Even though quick breads also depend on chemistry, they bypass the use of yeast and the leavening process. Some yeast breads and rolls need two rises, prolonging the wait for the end product.

Baking soda and baking powder, separately or together and in combination with ingredients such as buttermilk, whole milk and eggs – well, it’s acids, bases and chemical reactions, kids. Bypassing yeast and waiting for dough to rise: it’s a good thing.

Now it helps if you’re a “carboholic” because quick breads also need to be eaten quickly. They generally don’t hold up well any time after you serve them for the first time, hot from the oven. They simply do not reheat well, which is why I will never buy packaged scones under any circumstance.
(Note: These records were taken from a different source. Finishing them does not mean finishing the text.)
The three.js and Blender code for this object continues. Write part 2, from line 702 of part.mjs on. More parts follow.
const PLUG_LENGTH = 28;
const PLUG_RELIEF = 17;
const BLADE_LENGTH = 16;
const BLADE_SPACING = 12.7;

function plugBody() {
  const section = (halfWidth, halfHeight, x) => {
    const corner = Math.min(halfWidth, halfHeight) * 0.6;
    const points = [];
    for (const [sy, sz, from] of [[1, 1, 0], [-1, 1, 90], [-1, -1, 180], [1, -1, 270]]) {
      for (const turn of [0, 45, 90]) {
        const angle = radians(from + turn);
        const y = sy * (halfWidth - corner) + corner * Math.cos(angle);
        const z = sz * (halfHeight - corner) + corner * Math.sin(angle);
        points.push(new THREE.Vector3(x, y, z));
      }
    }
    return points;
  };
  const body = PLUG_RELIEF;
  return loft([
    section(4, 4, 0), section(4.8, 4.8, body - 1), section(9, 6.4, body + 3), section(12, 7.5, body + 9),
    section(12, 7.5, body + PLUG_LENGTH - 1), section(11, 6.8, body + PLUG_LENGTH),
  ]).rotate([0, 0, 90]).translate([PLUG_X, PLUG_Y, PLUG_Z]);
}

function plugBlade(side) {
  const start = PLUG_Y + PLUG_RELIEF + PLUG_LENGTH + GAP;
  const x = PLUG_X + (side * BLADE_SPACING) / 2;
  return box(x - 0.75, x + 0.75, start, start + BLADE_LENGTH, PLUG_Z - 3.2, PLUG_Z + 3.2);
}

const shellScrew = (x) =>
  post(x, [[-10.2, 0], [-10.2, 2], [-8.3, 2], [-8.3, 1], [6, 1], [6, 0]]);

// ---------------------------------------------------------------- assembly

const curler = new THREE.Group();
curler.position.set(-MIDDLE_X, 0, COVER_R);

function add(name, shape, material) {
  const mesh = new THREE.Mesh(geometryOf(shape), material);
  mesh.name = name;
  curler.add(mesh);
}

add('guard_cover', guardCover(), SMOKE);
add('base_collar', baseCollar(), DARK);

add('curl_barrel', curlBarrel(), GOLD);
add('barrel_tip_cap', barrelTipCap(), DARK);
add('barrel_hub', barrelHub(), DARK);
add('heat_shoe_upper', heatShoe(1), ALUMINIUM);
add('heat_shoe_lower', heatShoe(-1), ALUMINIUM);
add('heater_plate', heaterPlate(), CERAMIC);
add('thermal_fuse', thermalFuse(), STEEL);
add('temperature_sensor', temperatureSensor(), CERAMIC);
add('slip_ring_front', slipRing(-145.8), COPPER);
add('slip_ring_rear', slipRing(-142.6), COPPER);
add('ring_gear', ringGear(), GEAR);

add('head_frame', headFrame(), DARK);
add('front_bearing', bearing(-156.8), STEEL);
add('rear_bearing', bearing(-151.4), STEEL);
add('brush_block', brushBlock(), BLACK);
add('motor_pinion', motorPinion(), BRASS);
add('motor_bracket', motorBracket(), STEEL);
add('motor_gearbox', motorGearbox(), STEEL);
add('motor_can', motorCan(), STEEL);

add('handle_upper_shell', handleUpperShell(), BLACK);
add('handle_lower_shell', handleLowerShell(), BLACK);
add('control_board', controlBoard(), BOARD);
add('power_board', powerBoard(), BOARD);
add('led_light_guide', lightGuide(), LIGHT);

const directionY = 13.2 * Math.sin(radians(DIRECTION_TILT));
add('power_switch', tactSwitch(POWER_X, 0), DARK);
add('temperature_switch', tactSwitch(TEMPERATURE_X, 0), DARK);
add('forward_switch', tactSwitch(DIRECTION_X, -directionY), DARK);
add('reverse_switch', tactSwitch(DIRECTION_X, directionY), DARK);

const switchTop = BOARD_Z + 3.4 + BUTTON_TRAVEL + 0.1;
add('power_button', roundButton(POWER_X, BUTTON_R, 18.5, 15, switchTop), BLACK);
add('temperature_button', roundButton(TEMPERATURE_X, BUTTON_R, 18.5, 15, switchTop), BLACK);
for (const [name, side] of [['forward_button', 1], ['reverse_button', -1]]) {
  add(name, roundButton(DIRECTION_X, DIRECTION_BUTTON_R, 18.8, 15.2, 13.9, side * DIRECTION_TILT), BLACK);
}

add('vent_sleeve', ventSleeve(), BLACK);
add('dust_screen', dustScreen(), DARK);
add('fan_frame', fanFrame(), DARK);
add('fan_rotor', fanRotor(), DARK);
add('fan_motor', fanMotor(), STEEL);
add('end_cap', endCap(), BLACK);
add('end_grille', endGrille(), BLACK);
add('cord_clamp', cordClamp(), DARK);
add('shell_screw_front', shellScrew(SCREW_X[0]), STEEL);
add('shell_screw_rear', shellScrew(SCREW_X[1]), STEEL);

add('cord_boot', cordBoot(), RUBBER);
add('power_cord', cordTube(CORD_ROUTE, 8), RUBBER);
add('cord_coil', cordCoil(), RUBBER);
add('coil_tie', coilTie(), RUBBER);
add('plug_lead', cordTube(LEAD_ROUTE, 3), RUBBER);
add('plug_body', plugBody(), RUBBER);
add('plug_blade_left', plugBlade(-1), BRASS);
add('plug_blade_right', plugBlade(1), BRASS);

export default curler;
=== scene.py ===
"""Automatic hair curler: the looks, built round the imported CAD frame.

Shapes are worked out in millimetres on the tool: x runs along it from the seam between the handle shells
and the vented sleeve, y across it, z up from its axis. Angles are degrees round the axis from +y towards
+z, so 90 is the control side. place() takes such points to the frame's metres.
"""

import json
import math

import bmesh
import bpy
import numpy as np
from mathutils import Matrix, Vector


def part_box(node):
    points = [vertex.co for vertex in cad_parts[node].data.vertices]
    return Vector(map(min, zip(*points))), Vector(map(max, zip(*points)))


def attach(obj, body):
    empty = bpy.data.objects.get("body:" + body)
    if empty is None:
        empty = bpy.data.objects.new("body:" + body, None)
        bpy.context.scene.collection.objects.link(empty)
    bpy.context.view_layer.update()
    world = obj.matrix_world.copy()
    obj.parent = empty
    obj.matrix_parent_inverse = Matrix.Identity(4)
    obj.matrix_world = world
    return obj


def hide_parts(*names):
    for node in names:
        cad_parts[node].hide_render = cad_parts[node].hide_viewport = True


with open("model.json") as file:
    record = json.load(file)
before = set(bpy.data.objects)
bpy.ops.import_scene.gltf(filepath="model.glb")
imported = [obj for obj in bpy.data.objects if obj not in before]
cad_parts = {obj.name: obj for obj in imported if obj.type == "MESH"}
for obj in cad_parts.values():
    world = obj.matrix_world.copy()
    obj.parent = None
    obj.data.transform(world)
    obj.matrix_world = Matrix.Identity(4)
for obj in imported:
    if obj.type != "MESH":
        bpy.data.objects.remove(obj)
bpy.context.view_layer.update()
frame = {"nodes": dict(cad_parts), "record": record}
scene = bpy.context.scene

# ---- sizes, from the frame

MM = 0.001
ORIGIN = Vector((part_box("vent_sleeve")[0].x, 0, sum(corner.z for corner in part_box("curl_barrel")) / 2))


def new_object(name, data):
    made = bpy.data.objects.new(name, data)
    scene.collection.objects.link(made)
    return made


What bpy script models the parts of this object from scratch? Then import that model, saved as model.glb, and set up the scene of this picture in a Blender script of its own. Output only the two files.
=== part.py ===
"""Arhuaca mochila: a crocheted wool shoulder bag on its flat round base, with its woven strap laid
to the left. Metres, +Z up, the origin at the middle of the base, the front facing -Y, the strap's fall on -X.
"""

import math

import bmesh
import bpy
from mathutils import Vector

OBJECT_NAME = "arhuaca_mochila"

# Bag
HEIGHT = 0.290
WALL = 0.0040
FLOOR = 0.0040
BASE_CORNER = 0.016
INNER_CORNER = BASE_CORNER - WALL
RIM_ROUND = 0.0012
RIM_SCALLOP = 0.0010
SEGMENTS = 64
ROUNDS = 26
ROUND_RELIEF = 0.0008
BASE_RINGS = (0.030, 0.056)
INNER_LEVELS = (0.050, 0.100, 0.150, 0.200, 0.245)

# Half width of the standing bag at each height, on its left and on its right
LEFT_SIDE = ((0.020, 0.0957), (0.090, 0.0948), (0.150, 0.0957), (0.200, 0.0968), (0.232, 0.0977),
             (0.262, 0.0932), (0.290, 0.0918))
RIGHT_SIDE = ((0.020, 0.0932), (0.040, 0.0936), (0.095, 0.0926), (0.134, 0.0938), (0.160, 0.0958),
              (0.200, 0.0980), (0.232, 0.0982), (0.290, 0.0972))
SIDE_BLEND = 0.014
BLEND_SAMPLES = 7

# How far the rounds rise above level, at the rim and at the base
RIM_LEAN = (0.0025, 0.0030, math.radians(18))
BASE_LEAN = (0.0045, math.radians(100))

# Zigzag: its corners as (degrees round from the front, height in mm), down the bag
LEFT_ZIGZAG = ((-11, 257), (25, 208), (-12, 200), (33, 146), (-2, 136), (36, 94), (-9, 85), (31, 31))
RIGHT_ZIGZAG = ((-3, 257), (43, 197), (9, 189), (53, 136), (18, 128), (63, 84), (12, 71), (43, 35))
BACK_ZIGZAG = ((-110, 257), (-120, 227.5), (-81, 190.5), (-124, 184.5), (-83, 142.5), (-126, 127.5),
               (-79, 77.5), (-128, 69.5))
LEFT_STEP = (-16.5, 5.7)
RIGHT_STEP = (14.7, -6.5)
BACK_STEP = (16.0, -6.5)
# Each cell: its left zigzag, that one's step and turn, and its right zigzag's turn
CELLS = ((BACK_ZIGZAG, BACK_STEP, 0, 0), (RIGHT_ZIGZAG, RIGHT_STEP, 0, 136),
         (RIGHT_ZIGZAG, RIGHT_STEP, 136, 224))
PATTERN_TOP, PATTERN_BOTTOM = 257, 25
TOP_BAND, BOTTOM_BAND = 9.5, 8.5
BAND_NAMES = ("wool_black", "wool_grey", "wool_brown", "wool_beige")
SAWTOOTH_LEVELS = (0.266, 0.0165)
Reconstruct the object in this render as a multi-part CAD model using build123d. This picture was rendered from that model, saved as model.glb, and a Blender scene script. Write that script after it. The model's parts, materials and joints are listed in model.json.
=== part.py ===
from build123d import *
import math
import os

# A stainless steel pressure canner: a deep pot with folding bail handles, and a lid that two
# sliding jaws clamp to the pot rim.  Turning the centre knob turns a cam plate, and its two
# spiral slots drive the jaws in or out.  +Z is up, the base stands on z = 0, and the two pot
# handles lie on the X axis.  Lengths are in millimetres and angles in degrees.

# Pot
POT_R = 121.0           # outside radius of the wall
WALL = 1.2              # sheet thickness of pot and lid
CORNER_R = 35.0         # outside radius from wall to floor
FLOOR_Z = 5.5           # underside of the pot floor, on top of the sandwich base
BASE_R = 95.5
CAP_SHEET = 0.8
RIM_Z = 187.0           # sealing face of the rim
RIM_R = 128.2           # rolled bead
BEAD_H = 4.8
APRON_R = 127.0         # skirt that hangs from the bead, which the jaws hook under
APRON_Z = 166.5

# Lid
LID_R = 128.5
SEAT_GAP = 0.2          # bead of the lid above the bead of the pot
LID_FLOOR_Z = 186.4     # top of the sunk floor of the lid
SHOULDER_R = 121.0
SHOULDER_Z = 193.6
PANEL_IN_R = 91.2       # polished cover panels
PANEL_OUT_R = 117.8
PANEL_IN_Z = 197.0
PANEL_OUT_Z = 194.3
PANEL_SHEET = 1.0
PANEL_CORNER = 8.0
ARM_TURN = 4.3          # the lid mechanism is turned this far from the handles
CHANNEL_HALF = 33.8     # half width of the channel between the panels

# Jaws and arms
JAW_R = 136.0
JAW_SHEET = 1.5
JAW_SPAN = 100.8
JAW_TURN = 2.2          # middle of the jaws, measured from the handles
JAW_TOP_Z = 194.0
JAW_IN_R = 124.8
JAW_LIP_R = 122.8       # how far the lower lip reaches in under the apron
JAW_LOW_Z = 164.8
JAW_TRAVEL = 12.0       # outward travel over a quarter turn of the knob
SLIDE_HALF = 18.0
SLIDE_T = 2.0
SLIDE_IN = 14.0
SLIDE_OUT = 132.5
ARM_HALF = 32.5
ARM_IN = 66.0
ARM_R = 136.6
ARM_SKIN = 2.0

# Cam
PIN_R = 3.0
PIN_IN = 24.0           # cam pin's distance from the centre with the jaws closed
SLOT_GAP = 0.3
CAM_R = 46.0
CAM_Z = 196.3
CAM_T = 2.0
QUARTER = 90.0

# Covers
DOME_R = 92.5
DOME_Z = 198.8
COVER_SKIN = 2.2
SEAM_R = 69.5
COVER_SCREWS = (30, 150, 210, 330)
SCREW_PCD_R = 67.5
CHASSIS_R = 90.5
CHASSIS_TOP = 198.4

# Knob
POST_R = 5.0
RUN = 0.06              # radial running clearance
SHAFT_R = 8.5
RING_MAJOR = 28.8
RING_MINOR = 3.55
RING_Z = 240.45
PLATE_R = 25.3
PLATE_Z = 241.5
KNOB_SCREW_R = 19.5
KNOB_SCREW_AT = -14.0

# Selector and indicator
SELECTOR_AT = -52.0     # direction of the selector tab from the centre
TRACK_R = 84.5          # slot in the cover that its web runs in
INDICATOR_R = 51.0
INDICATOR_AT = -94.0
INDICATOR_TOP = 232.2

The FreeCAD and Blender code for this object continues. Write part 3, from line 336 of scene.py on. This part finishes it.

They’re dry and bland and do not resemble in any way what a freshly made scone tastes like.

Once you see how easy it is to make quick breads, you can add to your repertoire and make them regularly. The occasion doesn’t have to be special, even though the recipe I’m about to share with you is. Try it. You’ll see – better yet, you’ll taste – what I’m talking about.

Roasted Garlic and Olive Quick Bread

2-1/4 cups all-purpose flour
2 tablespoons sugar
4 teaspoons baking powder
3/4 teaspoon salt
4 large garlic bulbs, roasted, pulp squeezed out, mashed and reserved
2 tablespoons unsalted butter, melted
1 tablespoon orange zest, grated
1 teaspoon red pepper flakes
1 large egg, lightly beaten
1 cup milk
3/4 cup oil-cured black ripe olives, pitted, coarsely chopped
Preheat oven to 350. Sift together flour, sugar, baking powder and salt. Mix mashed roasted garlic, melted butter, orange zest and pepper flakes. Beat in the egg and milk.

Beat in the flour mixture in 3 batches, fully incorporating each addition. Fold in the olives.

Pour into a greased loaf pan. Bake for 1 hour or until a toothpick inserted into the center comes out clean.

Remove from the oven to a wire rack and serve while still warm.